The event was sponsored by Chabad at the University of Chicago and Hyde Park and the Illinois Holocaust Museum.

“The way to remember the Holocaust—the way I remember it—is one person at a time,” Leyson said.

As the youngest of five children, Leyson spent the first nine years of his life living in a small town in eastern Poland until his father got a job in Krakow, forcing his family to move. Soon after, Germany invaded Poland, and the Nazi party began deporting Jews to concentration camps.

Leyson called his survival “a whole series of fortunate events,” adding he was lucky and driven by his desire to be with his parents.

“If I were to tell you the number of times that my life was in danger, we would have to spend a whole lot of time here,” Leyson said.

Leyson and his family were sent to a camp, but Schindler’s kindness and savvy spare their lives. Schindler bribed the Nazis into allowing a sub-camp right next to his factory. There, he would house Jews and protect them from deportation.

While Leyson’s father was on the list to go with Schindler, Leyson’s transfer was uncertain.

“A few days before the transfer was going to take place, I found out that my name had been crossed off the list,” Leyson said. “I pretty much resigned that I was going to be left in this camp.”

Leyson said that as he went to see his mother off, something within him convinced him to speak up to an officer and told him that his name was on the list and had been crossed off.
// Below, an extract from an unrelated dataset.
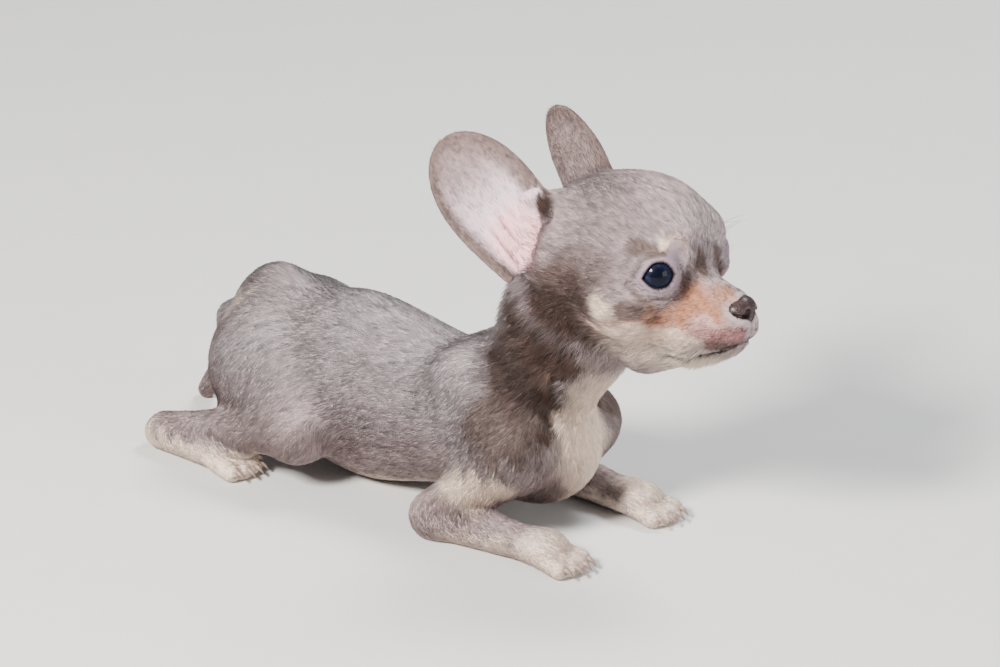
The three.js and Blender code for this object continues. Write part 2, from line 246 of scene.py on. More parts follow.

“He looked at the list, looked at me and just pointed to the group and grunted,” Leyson said. “If I hadn’t done that, my chances for surviving would have been practically zero in that camp.”

Leyson recalled Schindler as a kind and caring man who did not accept the ideology of the Nazis.

“He stopped and talked to me as I worked my night shift sometimes, looked me in the eye, and waited for an answer,” Leyson said. “When you looked in Schindler’s eyes, there was a little humanity there.”

According to Leyson, Schindler’s efforts to transport all of his workers safely to his other factory went “above and beyond” in all respects.

“At one point, Schindler heard that not all the women on his list were being sent to him,” Leyson explained. “My mother, one of those women, was taken out of the barracks where she awaited the gas chamber, and sent back to the group of women who were going with Schindler’s company.”

As the war neared its end, Leyson remembers Schindler’s departure and his farewell speech in the factory.

“I remember standing there and hearing pretty much the same words that you heard in the movie,” Leyson said, referencing the 1993 Academy Award-winning Schindler’s List.

“In the darkness of all of Europe, there was a little light named Schindler,” Leyson said.